Reconhecemos então que a proposta de Feynman e Wheeler, admitindo a existência de um efeito global (“a resposta do universo”) sobre uma partícula carregada, se insere perfeitamente na visão de Mach, caracterizando o efeito solidário do universo.
Segue daí que causalidade global pode ser violada (como, por exemplo, existir CDP no universo), mas causalidade local é conservada.
- A solução Lautman
Podemos então considerar a questão das CDP atualizando Mach. É o que fez Albert Lautman ao sugerir que a impossibilidade de caminhos ao passado não pode ser associada à possibilidade de uma interferência absurda sobre um evento que realmente tenha acontecido.

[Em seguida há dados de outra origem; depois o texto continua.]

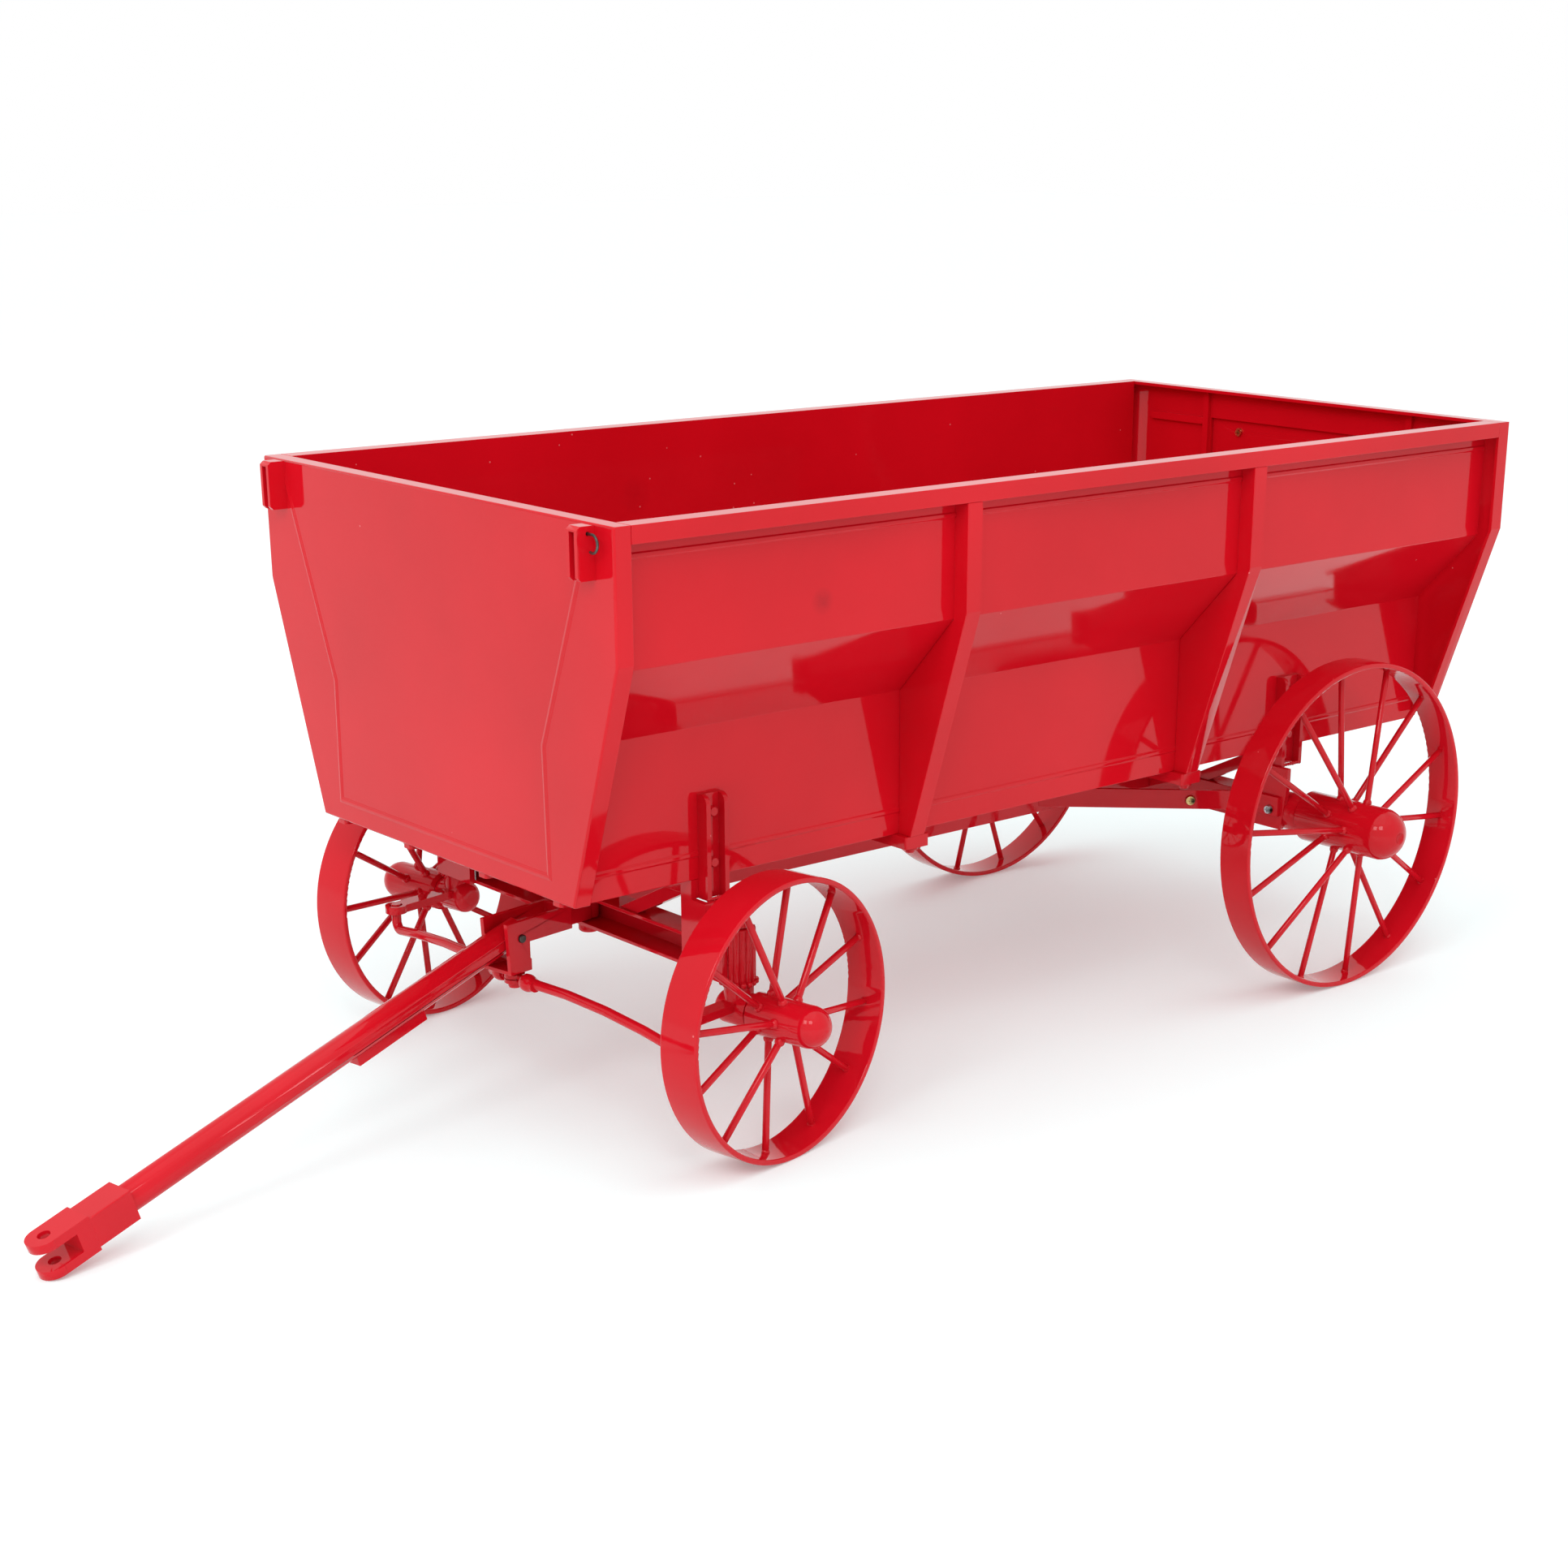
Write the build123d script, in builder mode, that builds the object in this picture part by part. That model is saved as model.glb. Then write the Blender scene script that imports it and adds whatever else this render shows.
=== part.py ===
"""Scale-model farm flare wagon: sheet-steel box on a steerable running gear with spoked steel wheels.

Units are millimetres. +Z is up, the tongue points towards -Y, and the wagon's left is +X.
The origin lies on the ground, midway between the tongue tip and the gate hinge.
"""

import os
from math import asin, atan2, cos, degrees, hypot, radians, sin, tan

from build123d import *

# ---------------------------------------------------------------- driving dimensions
box_centre_y = 75.165      # middle of the box, measured from the origin
box_length = 400.0
rim_half_width = 94.5      # outside of the top rail, the ribs and the end panels
foot_half_width = 70.0     # outside of the ribs and the end panels at the bottom
upper_wall_x = 88.6        # outside of the upper upright wall
lower_wall_x = 64.2        # outside of the lower upright wall
rim_z = 196.5
kink_z = 158.0             # the ribs and end panels start to taper here
upper_bend_z = 155.5
lower_bend_z = 129.4
panel_foot_z = 84.0        # lower edge of the end panels, and underside of the floor sheet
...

O argumento requer a diminuição da função do conhecimento do estado de um corpo a partir exclusivamente de um momento inicial, sem levar em conta a estrutura do espaço-tempo em que esse processo acontece. A curva CDP deve ser entendida como um processo global, ou seja, todo evento só pode acontecer no universo de tal modo que as características globais deste universo não sejam completamente independentes de processos locais e vice-versa: há uma interdependência local-global através de mecanismos típicos daquele sugerido por Mach.
Essa interrelação impede, por exemplo, paradoxos do tipo comentado acima serem aplicáveis em um CDP no nosso universo.
Entendemos então que aquele paradoxo não faz sentido, pois a informação de um dado evento não pode ser modificada: ela está inserida na ordem espaço-temporal do universo.
Em síntese, um evento não deve ser entendido como isolado: ele está mergulhado no espaço-tempo controlado não somente pela geometria (processo local) como pela topologia (processo global). É assim que se manifesta explicitamente a solidariedade das diferentes partes do universo, ou, dito de outro modo, sua coerência global, sua unidade.
Devemos enfim notar que, enquanto a geometria do espaço-tempo é controlada pela gravitação, através da formulação de Einstein da Teoria da relatividade Geral, não temos uma teoria capaz de descrever a topologia do cosmos.
Referências
M. Novello in Os Construtores do Cosmos (Ed. Gaia,2023)
M. Novello in O Universo Inacabado (Ed. N – 1, 2018).